MBA Applicant: Know Thyself

Photograph by Tony Anderson/Getty Images

A guest post from Rose Martinelli, the former longtime admissions director at the University of Chicago’s Booth School of Business, where she wrote a popular admissions blog, The Rose Report.

I have been thinking a lot about transitions lately. Change surrounds us—the economy, the political landscape, the promise of spring (or at least that’s the hope in Chicago). Many of us are asking, “What’s next?” Do we need to keep moving forward like this, or is there another way?

Now, I could get all existential and go on and on about the world and life, but instead I’d like to focus on the “us” in all of this. As an individual, where are you? What’s ahead? Should you plan for that next step now or wait until you’re thrust into the midst of change?

I’ve coached and counseled hundreds of prospective MBA students over the years. One thing I’ve discovered is that it is far easier to see the “path” for others than to see our own. While all this may seem like random musings, I would argue that transitions are perhaps one of the most difficult and important phases in our lives that happen repeatedly. If that’s the case, why are we so uncomfortable thinking about transitions?

In light of this, I thought I’d offer some basic tools or frameworks that may help remove some of the discomfort while we navigate those unknown pathways ahead. Perhaps the two most important for any aspiring MBA students are these.

Know Thyself: The one thing for sure is that change is inevitable—in ourselves, our homes, our work, the economy, etc. We continually evolve—sometimes linearly, most times not. So in this world of change, keeping track of your own sense of self needs regular attention.

Take an Inventory: Keep a life notebook and write it down; it’s a must. While these concepts can be applied broadly, let’s just focus on career for this exercise.

• What is going well, and why? What’s not going so well? Why not?
• How about the people around you: your boss, your co-workers, your friends? What do they think about you? How would you characterize your relationships with them?
• What thoughts do you carry throughout the day—those little people on your shoulder who say: “You’re awesome” or “You’re an idiot”?
• What gets you excited? What are your passions?
• Are your strengths bending towards liabilities?
• Are you challenged, supported, and growing?
• What motivates your actions or behavior?
• Are you on track—or is it time to make adjustments?

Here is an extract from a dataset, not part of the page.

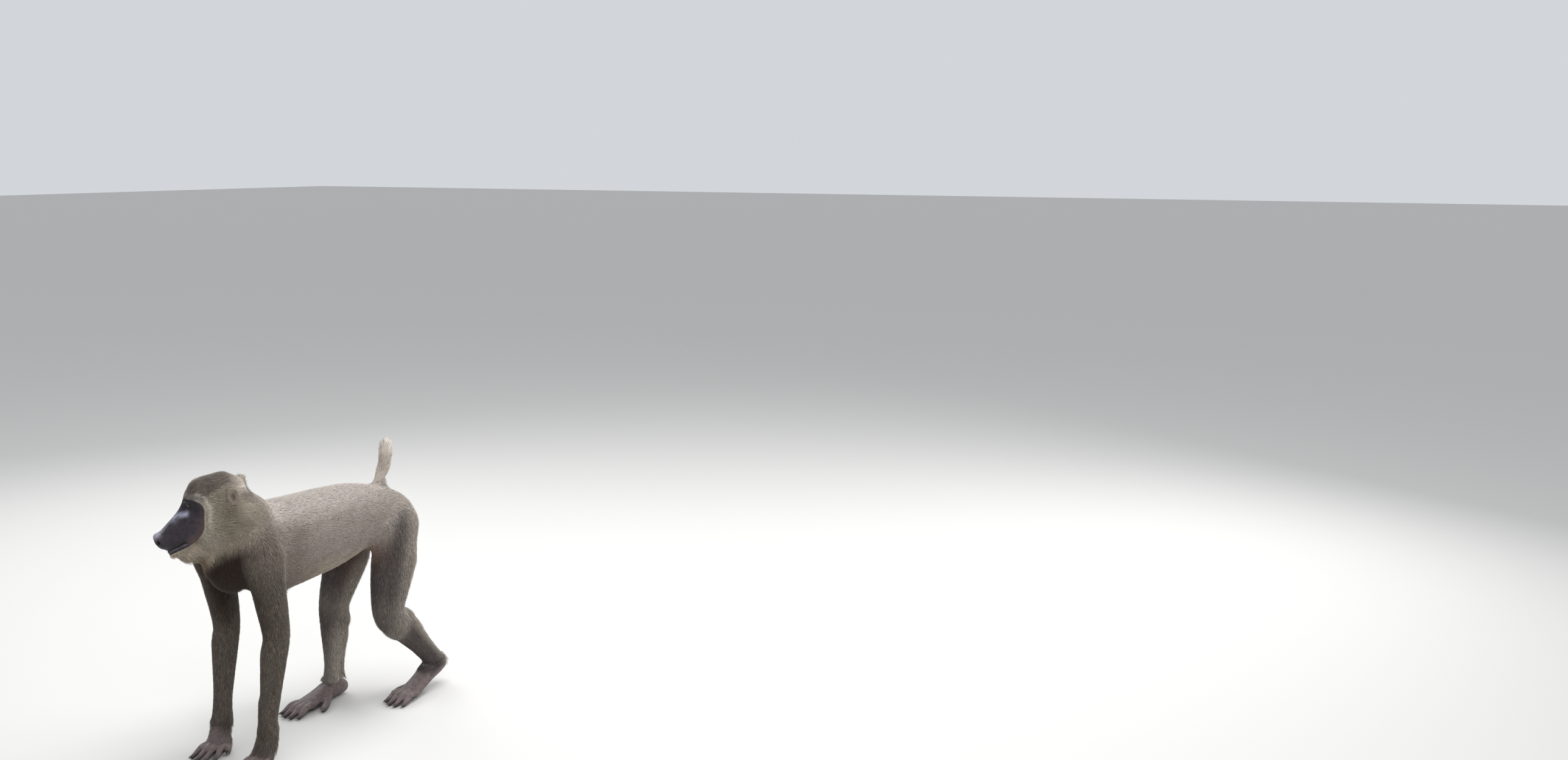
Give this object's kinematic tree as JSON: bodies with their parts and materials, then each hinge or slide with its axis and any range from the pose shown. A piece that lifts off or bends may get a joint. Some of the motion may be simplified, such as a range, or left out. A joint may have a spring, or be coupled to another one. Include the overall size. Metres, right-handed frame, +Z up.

Fundamentally, this exercise is about owning your life—the good, the bad, and the in-between—and building self-awareness. For MBA students, such self-knowledge will help you choose a school, decide on a career path, even write a better application essay.

Carve out some time to reflect and complete your inventory this week. If you’re like me, you might need to remember experiences you’ve had in order to get started on your list. Let’s meet back here in two weeks to talk about next steps. Good luck!